You have taken the time to write a will and your last wishes are important and you want them to be honored. By taking the simple step of filing your will with The Register of Wills,  you can avoid unnecessary heartache and stress on your grieving loved ones.

Lisa Regester
Hagerstown


Sen. Alloway does his best to help constituents

To the editor:

My grandson is Senator Rich Alloway. I am very proud of him, and I love him very much.

Recently, a man announced his intention to run against my grandson. That is OK with me. What is not OK with me is that this man said things that I know, and anyone who keeps up with what is going on in Harrisburg knows, are just not true.

For the life of me, I do not understand how some people are willing to say or do anything just to get what they want.
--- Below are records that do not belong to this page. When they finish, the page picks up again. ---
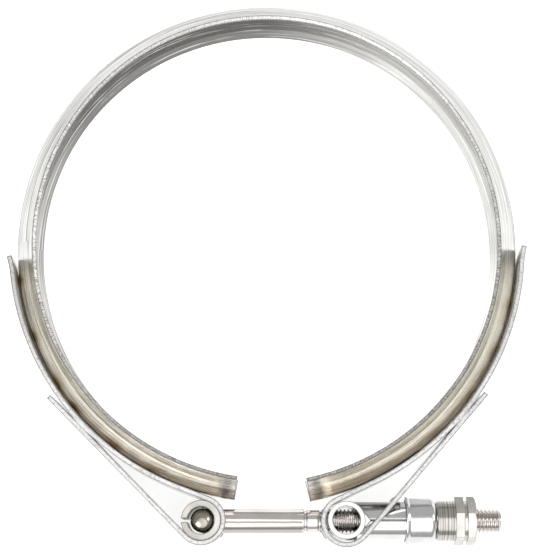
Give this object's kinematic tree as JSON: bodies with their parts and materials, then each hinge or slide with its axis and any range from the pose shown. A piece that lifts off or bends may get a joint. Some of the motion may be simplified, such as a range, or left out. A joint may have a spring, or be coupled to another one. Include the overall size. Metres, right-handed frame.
{
  "type": "v band clamp",
  "caption": "Open V-section ring with two welded trunnion straps, drawn shut by a T-bolt and a lock nut that bears on a capped sleeve.",
  "frame": {"origin": "centre of the true arc of the two lips, on the band's middle plane", "axes": "+Z is the axis of the clamped tubes, +X runs along the T-bolt towards the nut, -Y is the side of the gap and the bolt"},
  "size_m": [0.1736, 0.1859, 0.0204],
  "materials": {
    "band_steel": "cold-rolled stainless sheet, smooth, with sheared edges",
    "strap_steel": "bright rolled stainless strip",
    "bush_steel": "satin rolled stainless",
    "bolt_steel": "bright turned stainless",
    "saddle_steel": "bright formed stainless",
    "cap_steel": "bright drawn cap",
    "nut_steel": "nickel-plated steel"
  },
  "bodies": {
    "band": {"v_retainer": "band_steel", "strap_left": "strap_steel", "strap_right": "strap_steel", "trunnion_bush": "bush_steel"},
    "bolt": {"t_bolt": "bolt_steel"},
    "saddle": {"trunnion_saddle": "saddle_steel"},
    "cap": {"end_cap": "cap_steel"},
    "nut": {"lock_nut": "nut_steel"}
  },
  "joints": [
    {"name": "bolt_pivot", "type": "hinge", "parent": "band", "child": "bolt", "pos_m": [-0.021, -0.09297, 0], "axis": [0, 0, 1], "range_deg": [-0.2, 0.2]},
    {"name": "saddle_pivot", "type": "hinge", "parent": "band", "child": "saddle", "pos_m": [0.0259, -0.09297, 0], "axis": [0, 0, 1], "range_deg": [-0.25, 0.25]},
    {"name": "cap_travel", "type": "slide", "parent": "bolt", "child": "cap", "axis": [1, 0, 0], "range_m": [0, 0.00801]},
    {"name": "nut_turn", "type": "hinge", "parent": "cap", "child": "nut", "pos_m": [0.062, -0.09297, 0], "axis": [1, 0, 0], "range_deg": [0, 2304]}
  ],
  "couplings": [
    {"joint": "cap_travel", "follows": "nut_turn", "m_per_rad": 0.00019894}
  ]
}
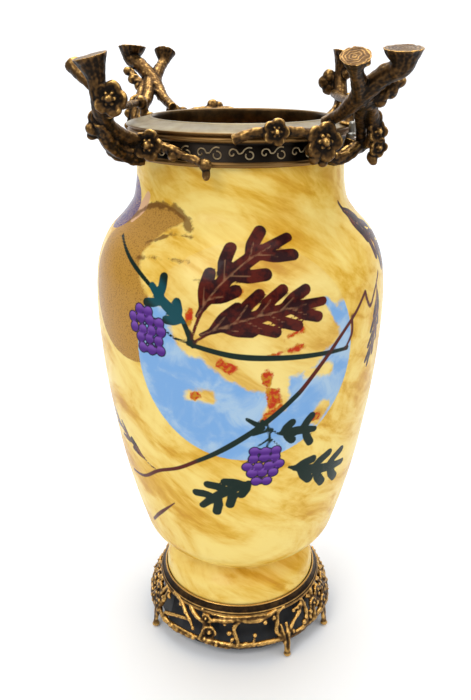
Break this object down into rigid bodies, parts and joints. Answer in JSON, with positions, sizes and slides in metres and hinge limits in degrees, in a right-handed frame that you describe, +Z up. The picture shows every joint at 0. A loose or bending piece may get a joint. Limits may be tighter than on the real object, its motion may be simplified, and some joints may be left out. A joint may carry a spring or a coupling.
{
  "type": "opaline vase with cast bronze mounts",
  "caption": "Tall shouldered opaline glass vase with painted leaves, an openwork bronze foot, a collar round the mouth and blossoming bronze branches.",
  "frame": {"origin": "centre of the underside, on the surface that the feet stand on", "axes": "+Z up along the vase's axis, -Y towards the front of the painting, +X to the viewer's right"},
  "size_m": [0.194, 0.2206, 0.4228],
  "materials": {
    "opaline_glass": "glossy opaque opaline glass with painted decoration",
    "gilt_bronze": "worn gilt bronze, dark in the hollows",
    "steel": "dull screw steel",
    "dark_metal": "blackened metal"
  },
  "bodies": {
    "root": {"opaline_vase": "opaline_glass", "rim_collar": "gilt_bronze", "branch_front_left": "gilt_bronze", "branch_front_right": "gilt_bronze", "branch_back_left": "gilt_bronze", "branch_back_right": "gilt_bronze", "fixing_bolt_right": "steel", "fixing_bolt_left": "steel", "foot_mount": "gilt_bronze", "inner_cup": "dark_metal"}
  },
  "joints": []
}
I have always felt that being elected to a public office and serving the people was a trust from God. That’s why I encouraged Rich to run for office. My grandson may not be perfect, but he sure tries hard to do the right things. He works long days and tries to help the people.

People need jobs. Rich works hard to help bring companies to our area to provide good opportunities. I have lived through some tough times, and I know that’s what people want right now, not nasty comments that are not true.

It does not take much of a man to lie. My grandson knows this because I taught him to do right.

Dorthea “Nana” Alloway
Chambersburg, Pa.


Commission on Aging says thanks to volunteers

To the editor:

The Commission on Aging is deeply grateful to the many volunteers from all over Washington County who have stepped up to deliver meals to homebound, frail elderly people. For Meals on Wheels participants, the nutritious meals and check-in visits are vital to maintaining independent living and staying at home.

We receive many calls and letters from program participants telling us how much they appreciate the meals and visits. It is truly a lifesaving program.

Additional volunteers are always needed, both regularly scheduled and as substitutes. You may call 301-790-0275 for more information on how you can help. Tax-deductible contributions are appreciated as well.

Susan J. MacDonald, executive director
Washington County Commission on Aging Inc.


Inmate education bill will accomplish nothing

To the editor:

Wow, what a snow job on the public in the spring. The headline reads “Bill: Inmates could use academics to reduce sentences.”

The bill purportedly provides relief for those who have, among other things, completed “ ... a two- or four-year college degree, a certification in applied sciences, a technical education diploma, or a civics education program that requires passing a final exam.”

The major malfunction in this proposed legislation — the Newt Gingrich Republican Congress, in as I recall 1995, passed legislation that terminated Pell Grant funding for prisoners in college degree programs.

This ended prisoners’ possibilities of obtaining any of these academic credentials except for the General Equivalency Diploma (GED) program, and in 2010 the Maryland General Assembly under the direction of

Gov. O’Malley terminated the Department of Education sponsorship of all prison GED programs and transferred these programs into the Department of Labor, Licensing and Regulation (DLLR), which promptly gutted virtually all funding for these programs.

So here’s my question to the General Assembly: If a prisoner has $5,000, is he more likely to pay cash for several semesters at a community college to obtain a two-year degree to reduce his sentence by 60 days, or pay $5,000 to an attorney to request a reduction of sentence that could take years off his time?

If the General Assembly was ever serious about promoting prisoner education as a means to reform and rehabilitation, they should have passed this legislation three decades ago when there were some serious applied sciences, technical and college programs operating inside the prison system. This feel-good bill will accomplish nothing.